● Direction: Everything from the line with "# ---- Write" through the line with "for corner in" should be repeated exactly, both of those lines included, and nothing else.

● Dataset extract:
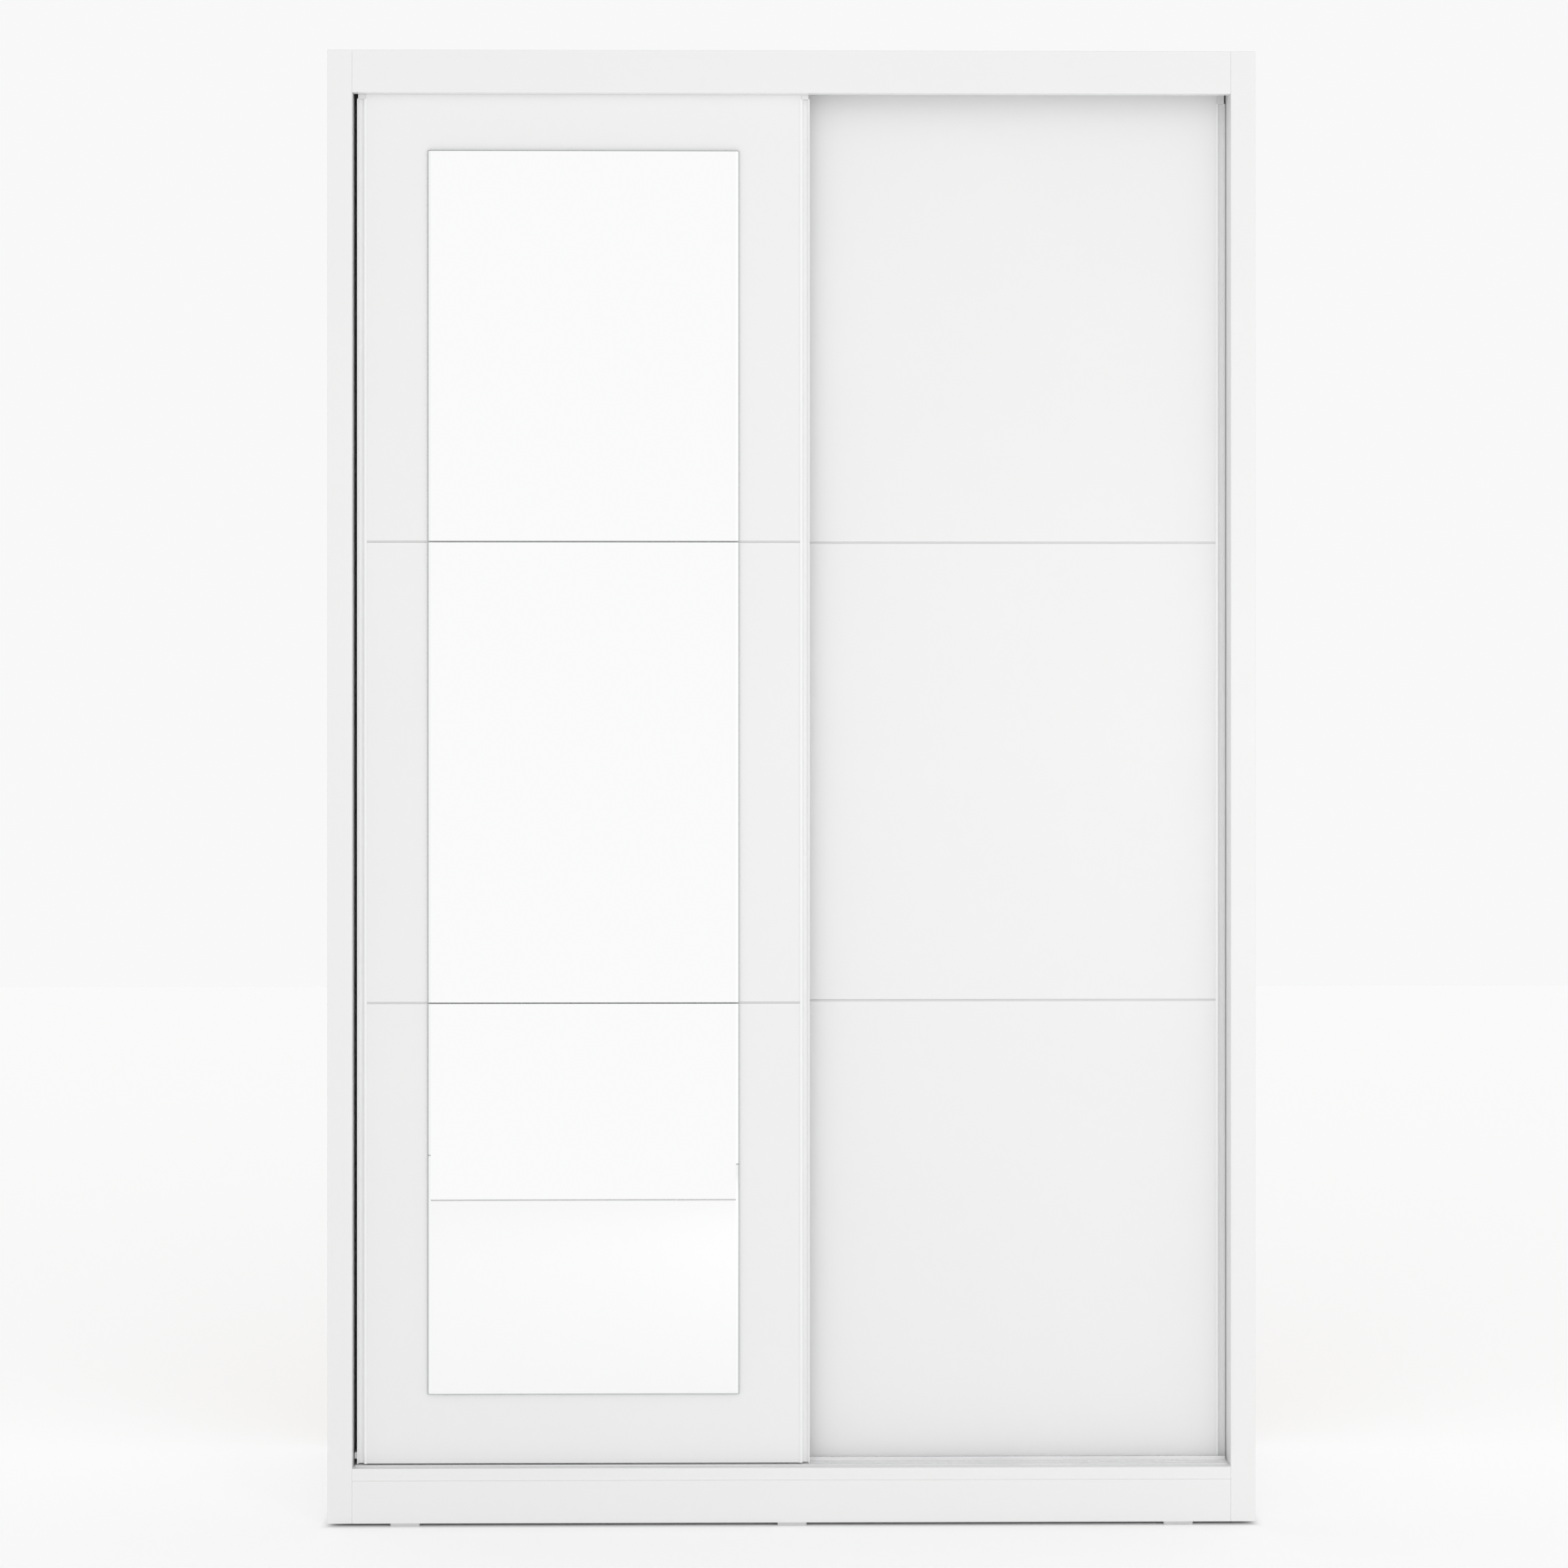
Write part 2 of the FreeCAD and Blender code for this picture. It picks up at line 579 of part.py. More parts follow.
# ---- Tracks ----------------------------------------------------------------
def save_bottom_track():
    half = OPENING - TRACK_GAP
    track = slab(-half, half, TRACK_FRONT, TRACK_BACK, FLOOR, TRACK_TOP)
    for door_depth in (FRONT_DOOR_DEPTH, REAR_DOOR_DEPTH):
        centre = door_depth + DOOR_BOARD + RAIL_BEHIND
        rail = slab(-half, half, centre - RAIL / 2, centre + RAIL / 2, TRACK_TOP - TRACK / 2, RAIL_TOP)
        crown = [edge for edge in rail.Edges
                 if edge.BoundBox.XLength > half and edge.BoundBox.ZMin > TRACK_TOP]
        track = track.fuse(rail.makeFillet(RAIL_CROWN_R, crown))
    save("bottom_track", bored(track.removeSplitter(), FITTING_SCREWS))


def save_top_track():
    half = OPENING - RUN_GAP
    centres = [depth + GUIDE_CENTRE for depth in (FRONT_DOOR_DEPTH, REAR_DOOR_DEPTH)]
    front = centres[0] - CHANNEL - TOP_TRACK_WALL
    back = centres[1] + CHANNEL + TOP_TRACK_WALL
    track = slab(-half, half, front, back, TOP_TRACK_BASE, CEILING)
    for centre in centres:
        for inner, outer in ((-CHANNEL - TOP_TRACK_WALL, -CHANNEL), (CHANNEL, CHANNEL + TOP_TRACK_WALL)):
            leg = slab(-half, half, centre + inner, centre + outer, TOP_TRACK_BASE - TOP_TRACK_LEG, CEILING)
            track = track.fuse(leg)
    save("top_track", bored(track.removeSplitter(), FITTING_SCREWS))


# ---- Door pieces -----------------------------------------------------------
class Door:
    """One sliding door: its left edge, the depth of its face and its name."""

    def __init__(self, name, left, depth, has_mirror):
        self.name = name
        self.left = left
        self.right = left + DOOR_WIDTH
        self.depth = depth
        self.back = depth + DOOR_BOARD
        self.has_mirror = has_mirror
        self.edges = (("left", self.left, -1), ("right", self.right, 1))
        self.screws = self.handle_screws() + self.carriage_screws() + self.guide_screws()

    def handle_screws(self):
        group = []
        for _, edge, side in self.edges:
            x = edge - side * (HANDLE + HANDLE_FLANGE / 2)
            for z in spread(CARRIAGE_TOP, HANDLE_TOP - JOINT_MARGIN, HANDLE_SCREWS):
                group.append(screw(point(x, self.back + HANDLE_WALL, z), TO_FRONT))
        return group

    def wheel_x(self, edge, side):
        return edge - side * CARRIAGE_INSET

    def carriage_screws(self):
        group = []
        margin = CARRIAGE_TAB / 3
        z = CARRIAGE_TOP - margin
        reach = CARRIAGE_WIDTH / 2 - margin
        for _, edge, side in self.edges:
            for shift in spread(-reach, reach, CARRIAGE_SCREWS):
                at = point(self.wheel_x(edge, side) + shift, self.back + CARRIAGE_SHEET, z)
                group.append(screw(at, TO_FRONT))
        return group

    def guide_screws(self):
        """One through each top guide, sunk in its tongue, into the board's edge."""
        group = []
        for _, edge, side in self.edges:
            x = edge - side * (HANDLE + GUIDE_LENGTH / 2)
            foot = point(x, self.depth + GUIDE_CENTRE, DOOR_TOP + GUIDE_PLATE)
            group.append(screw(foot, DOWN, SCREW_LENGTH + GUIDE_PLATE))
        return group

    def levels(self):
        """Bottom and top of each board."""
        step = BOARD_HEIGHT + JOINT_GAP
        return [(DOOR_BOTTOM + k * step, DOOR_BOTTOM + k * step + BOARD_HEIGHT)
                for k in range(BOARD_COUNT)]

    def joiner(self, z, ease=0.0):
        """A strip between two boards, with a tongue up and a tongue down."""
        x0 = self.left + DOOR_EDGE
        x1 = self.right - DOOR_EDGE
        middle = self.depth + DOOR_BOARD / 2
        tongue = slab(x0, x1, middle - TONGUE / 2 - ease, middle + TONGUE / 2 + ease,
                      z - JOINT_GAP / 2 - TONGUE_REACH - ease, z + JOINT_GAP / 2 + TONGUE_REACH + ease)
        web = slab(x0, x1, self.depth, self.back, z - JOINT_GAP / 2, z + JOINT_GAP / 2)
        return web.fuse(tongue).removeSplitter()

    def joint_levels(self):
        return [top + JOINT_GAP / 2 for _, top in self.levels()[:-1]]

    def save_boards(self):
        grooves = [self.joiner(z, GROOVE_EASE) for z in self.joint_levels()]
        for word, (z0, z1) in zip(BOARD_NAMES, self.levels()):
            piece = board(self.left + DOOR_EDGE, self.right - DOOR_EDGE, self.depth, self.back, z0, z1)
            for groove in grooves:
                if piece.BoundBox.intersect(groove.BoundBox):
                    piece = piece.cut(groove)
            save(self.name + "_board_" + word, bored(piece, self.screws))
        joiners = [self.joiner(z) for z in self.joint_levels()]
        save(self.name + "_joiners", Part.makeCompound(joiners))

    def handle(self, edge, side):
        """The finger-pull profile: a channel over the board's edge with a round groove in front."""
        def at(across, back):
            return point(edge - side * (HANDLE - across), self.depth + back, DOOR_BOTTOM)

        lip = -HANDLE_WALL
        turn = lip + FINGER_STRAIGHT
        flange = DOOR_BOARD + HANDLE_WALL
        lines = [at(HANDLE_LIP, 0), at(0, 0), at(0, lip), at(FINGER_IN, lip), at(FINGER_IN, turn)]
        rest = [at(FINGER_OUT, turn), at(FINGER_OUT, lip), at(HANDLE, lip), at(HANDLE, flange),
                at(-HANDLE_FLANGE, flange), at(-HANDLE_FLANGE, DOOR_BOARD), at(HANDLE_LIP, DOOR_BOARD),
                at(HANDLE_LIP, 0)]
        groove = Part.Arc(lines[-1], at((FINGER_IN + FINGER_OUT) / 2, turn + FINGER_R), rest[0]).toShape()
        outline = Part.Wire(Part.makePolygon(lines).Edges + [groove] + Part.makePolygon(rest).Edges)
        length = HANDLE_TOP - DOOR_BOTTOM
        profile = Part.Face(outline).extrude(UP * length)
        x0, x1 = sorted((at(FINGER_IN, 0).x, at(FINGER_OUT, 0).x))
        chamber = slab(x0, x1, self.depth + FINGER_DEEP + HANDLE_WALL, self.back, DOOR_BOTTOM, HANDLE_TOP)
        return bored(profile.cut(chamber), self.screws)

    def top_guide(self, edge, side):
        """Corner block over a handle's end, with a plate on the board and a tongue in the channel."""
        outer = edge - side * GUIDE_STEP
        board_edge = edge - side * DOOR_EDGE
        inner = edge - side * (HANDLE + GUIDE_LENGTH)
        middle = self.depth + GUIDE_CENTRE

        def piece(xa, xb, depth0, depth1, z0, z1):
            return slab(min(xa, xb), max(xa, xb), depth0, depth1, z0, z1)

        block = piece(outer, board_edge, self.depth, self.back, HANDLE_TOP, DOOR_TOP + GUIDE_PLATE)
        plate = piece(outer, inner, self.depth, self.back, DOOR_TOP, DOOR_TOP + GUIDE_PLATE)
        tongue = piece(outer, inner, middle - GUIDE / 2, middle + GUIDE / 2, DOOR_TOP,
                       DOOR_TOP + GUIDE_PLATE + GUIDE_TONGUE)
        upright = [line for line in tongue.Edges if line.BoundBox.ZLength > GUIDE_TONGUE]
        tongue = tongue.makeFillet(GUIDE * GUIDE_ROUND, upright)
        plug = piece(edge - side * (HANDLE - FINGER_IN - PLUG_EASE), edge - side * (HANDLE_WALL + PLUG_EASE),
                     self.depth + FINGER_DEEP + HANDLE_WALL + PLUG_EASE, self.back - PLUG_EASE,
                     HANDLE_TOP - GUIDE_PLUG, HANDLE_TOP + GUIDE_PLATE)
        guide = block.fuse([plate, tongue, plug]).removeSplitter()
        well_x = edge - side * (HANDLE + GUIDE_LENGTH / 2)
        well = Part.makeCylinder(SCREW_HEAD_R + WELL_EASE, GUIDE_TONGUE,
                                 point(well_x, middle, DOOR_TOP + GUIDE_PLATE), UP)
        return bored(guide.cut(well), self.screws)

    def carriage(self, edge, side):
        """A sheet bracket on the board's back with a cheek beyond the wheel."""
        x = self.wheel_x(edge, side)
        half = CARRIAGE_WIDTH / 2
        cheek_half = WHEEL_R + WHEEL_END_GAP
        foot = DOOR_BOTTOM + CARRIAGE_FOOT
        cheek_depth = self.back + CHEEK_BEHIND
        plate = slab(x - half, x + half, self.back, self.back + CARRIAGE_SHEET, foot, CARRIAGE_TOP)
        top = slab(x - cheek_half, x + cheek_half, self.back, cheek_depth + CARRIAGE_SHEET,
                   BRIDGE_Z, BRIDGE_Z + CARRIAGE_SHEET)
        cheek = slab(x - cheek_half, x + cheek_half, cheek_depth, cheek_depth + CARRIAGE_SHEET,
                     foot, BRIDGE_Z + CARRIAGE_SHEET)
        body = plate.fuse([top, cheek]).removeSplitter()
        hole = Part.makeCylinder(AXLE_R + AXLE_EASE, GEAR_BEHIND, point(x, self.back, AXLE_Z), TO_BACK)
        return bored(body.cut(hole), self.screws)

    def axle(self, edge, side):
        x = self.wheel_x(edge, side)
        reach = CHEEK_BEHIND + CARRIAGE_SHEET
        return stepped(point(x, self.back, AXLE_Z), TO_BACK, [
            (0, reach, AXLE_R, AXLE_R),
            (reach, reach + AXLE_HEAD, AXLE_HEAD_R, AXLE_HEAD_TOP_R),
        ])

    def save_hardware(self):
        for word, edge, side in self.edges:
            save(self.name + "_handle_" + word, self.handle(edge, side))
        for noun, make in (("carriages", self.carriage), ("axles", self.axle), ("top_guides", self.top_guide)):
            save(self.name + "_" + noun, Part.makeCompound([make(edge, side) for _, edge, side in self.edges]))
        save(self.name + "_screws", solids(self.screws))
        z = DOOR_BOTTOM + BUMPER_LIFT
        middle = self.depth + DOOR_BOARD / 2
        bumper = slab(self.left - BUMPER, self.left, middle - BUMPER_WIDTH / 2, middle + BUMPER_WIDTH / 2,
                      z, z + BUMPER_HEIGHT)
        nose = [line for line in bumper.Edges if line.BoundBox.XMax < self.left - BUMPER / 2]
        save(self.name + "_bumper", bumper.makeFillet(BUMPER_CORNER_R, nose))

    def save_wheels(self):
        for word, edge, side in self.edges:
            save(self.name + "_wheel_" + word, wheel(self.wheel_x(edge, side), self.back + RAIL_BEHIND))

    def save_mirrors(self):
        """Three panes on the face, bevelled down both long edges."""
        x0 = self.left + MIRROR_SIDE
        x1 = self.right - MIRROR_SIDE
        joints = self.joint_levels()
        lows = [DOOR_BOTTOM + MIRROR_MARGIN] + [z + MIRROR_GAP / 2 for z in joints]
        highs = [z - MIRROR_GAP / 2 for z in joints] + [DOOR_TOP - MIRROR_MARGIN]
        glass = self.depth - MIRROR
        shoulder = glass + MIRROR_BEVEL_DEPTH
        for word, z0, z1 in zip(BOARD_NAMES, lows, highs):
            outline = Part.makePolygon([
                point(x0, self.depth, z0), point(x0, shoulder, z0), point(x0 + MIRROR_BEVEL, glass, z0),
                point(x1 - MIRROR_BEVEL, glass, z0), point(x1, shoulder, z0), point(x1, self.depth, z0),
                point(x0, self.depth, z0),
            ])
            save("mirror_" + word, Part.Face(outline).extrude(UP * (z1 - z0)))

    def save_all(self):
        self.save_boards()
        self.save_hardware()
        self.save_wheels()
        if self.has_mirror:
            self.save_mirrors()


def wheel(x, depth):
    """A grooved wheel on a Y axis, centred on its rail."""
    half = WHEEL_WIDTH / 2
    groove = RAIL / 2 + RUN_GAP
    bore = AXLE_R + AXLE_EASE
    outline = [
        (-half - WHEEL_HUB, bore), (-half - WHEEL_HUB, WHEEL_HUB_R), (-half, WHEEL_HUB_R),
        (-half, WHEEL_R), (-half + WHEEL_RIM, WHEEL_R), (-groove, WHEEL_GROOVE_R),
        (groove, WHEEL_GROOVE_R), (half - WHEEL_RIM, WHEEL_R), (half, WHEEL_R),
        (half, WHEEL_HUB_R), (half + WHEEL_HUB, WHEEL_HUB_R), (half + WHEEL_HUB, bore),
    ]
    points = [point(x, depth + across, AXLE_Z + radius) for across, radius in outline]
    face = Part.Face(Part.makePolygon(points + points[:1]))
    return face.revolve(point(x, depth, AXLE_Z), TO_BACK, 360)


# ---- Write every piece -----------------------------------------------------
os.makedirs("parts", exist_ok=True)
save_sides()
save_top_and_bottom()
save_divider()
save_front_frame()
save_base()
save_back()
save_shelves()
save_hanging_rail()
save("wall_brackets", Part.makeCompound([wall_bracket(-1), wall_bracket(1)]))
save_bottom_track()
save_top_track()
save("fitting_screws", solids(FITTING_SCREWS))
save("confirmat_screws", solids(CONFIRMATS))
save("screw_caps", solids(CAP_GROUP))
save("dowels", solids(DOWELS))
Door("front_door", FRONT_DOOR_X, FRONT_DOOR_DEPTH, True).save_all()
Door("rear_door", REAR_DOOR_X, REAR_DOOR_DEPTH, False).save_all()
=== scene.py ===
import json
import math

import bmesh
import bpy
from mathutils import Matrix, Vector


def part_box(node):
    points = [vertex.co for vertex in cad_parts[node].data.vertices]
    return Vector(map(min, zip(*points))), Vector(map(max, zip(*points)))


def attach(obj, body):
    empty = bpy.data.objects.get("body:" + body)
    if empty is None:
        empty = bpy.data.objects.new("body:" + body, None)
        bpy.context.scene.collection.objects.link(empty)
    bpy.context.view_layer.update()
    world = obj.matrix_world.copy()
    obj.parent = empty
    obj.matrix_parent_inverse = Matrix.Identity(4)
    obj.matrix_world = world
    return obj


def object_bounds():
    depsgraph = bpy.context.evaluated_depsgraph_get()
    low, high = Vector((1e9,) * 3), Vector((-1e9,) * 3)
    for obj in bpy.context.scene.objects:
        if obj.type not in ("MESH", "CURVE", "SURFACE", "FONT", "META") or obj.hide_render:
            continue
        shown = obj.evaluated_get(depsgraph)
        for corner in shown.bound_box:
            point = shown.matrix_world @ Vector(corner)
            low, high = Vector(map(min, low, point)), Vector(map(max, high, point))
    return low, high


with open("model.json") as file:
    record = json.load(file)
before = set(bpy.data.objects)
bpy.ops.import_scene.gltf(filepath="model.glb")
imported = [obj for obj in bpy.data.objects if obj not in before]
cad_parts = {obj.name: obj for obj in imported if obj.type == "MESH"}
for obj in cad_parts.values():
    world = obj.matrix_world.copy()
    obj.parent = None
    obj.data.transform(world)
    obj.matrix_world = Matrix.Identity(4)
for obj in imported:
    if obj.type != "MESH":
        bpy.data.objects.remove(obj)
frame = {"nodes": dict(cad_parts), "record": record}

CAD_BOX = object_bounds()
NODES = frame["nodes"]
MM = 0.001                          # everything here is in metres


# ---- Camera ----------------------------------------------------------------
CAMERA_DISTANCE = 5.0               # from the wardrobe's front plane
CAMERA_HEIGHT = 1.12
CAMERA_TURN = math.radians(0.7)     # how far it stands round to the left
FRAME_SPAN = 2.0267                 # width that the picture takes in at the front plane
FRAME_CENTRE = (-0.0104, 0.9588)    # x and z at the picture's middle
SENSOR_WIDTH = 36.0                 # millimetres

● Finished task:
# ---- Write every piece -----------------------------------------------------
os.makedirs("parts", exist_ok=True)
save_sides()
save_top_and_bottom()
save_divider()
save_front_frame()
save_base()
save_back()
save_shelves()
save_hanging_rail()
save("wall_brackets", Part.makeCompound([wall_bracket(-1), wall_bracket(1)]))
save_bottom_track()
save_top_track()
save("fitting_screws", solids(FITTING_SCREWS))
save("confirmat_screws", solids(CONFIRMATS))
save("screw_caps", solids(CAP_GROUP))
save("dowels", solids(DOWELS))
Door("front_door", FRONT_DOOR_X, FRONT_DOOR_DEPTH, True).save_all()
Door("rear_door", REAR_DOOR_X, REAR_DOOR_DEPTH, False).save_all()
=== scene.py ===
import json
import math

import bmesh
import bpy
from mathutils import Matrix, Vector


def part_box(node):
    points = [vertex.co for vertex in cad_parts[node].data.vertices]
    return Vector(map(min, zip(*points))), Vector(map(max, zip(*points)))


def attach(obj, body):
    empty = bpy.data.objects.get("body:" + body)
    if empty is None:
        empty = bpy.data.objects.new("body:" + body, None)
        bpy.context.scene.collection.objects.link(empty)
    bpy.context.view_layer.update()
    world = obj.matrix_world.copy()
    obj.parent = empty
    obj.matrix_parent_inverse = Matrix.Identity(4)
    obj.matrix_world = world
    return obj


def object_bounds():
    depsgraph = bpy.context.evaluated_depsgraph_get()
    low, high = Vector((1e9,) * 3), Vector((-1e9,) * 3)
    for obj in bpy.context.scene.objects:
        if obj.type not in ("MESH", "CURVE", "SURFACE", "FONT", "META") or obj.hide_render:
            continue
        shown = obj.evaluated_get(depsgraph)
        for corner in shown.bound_box:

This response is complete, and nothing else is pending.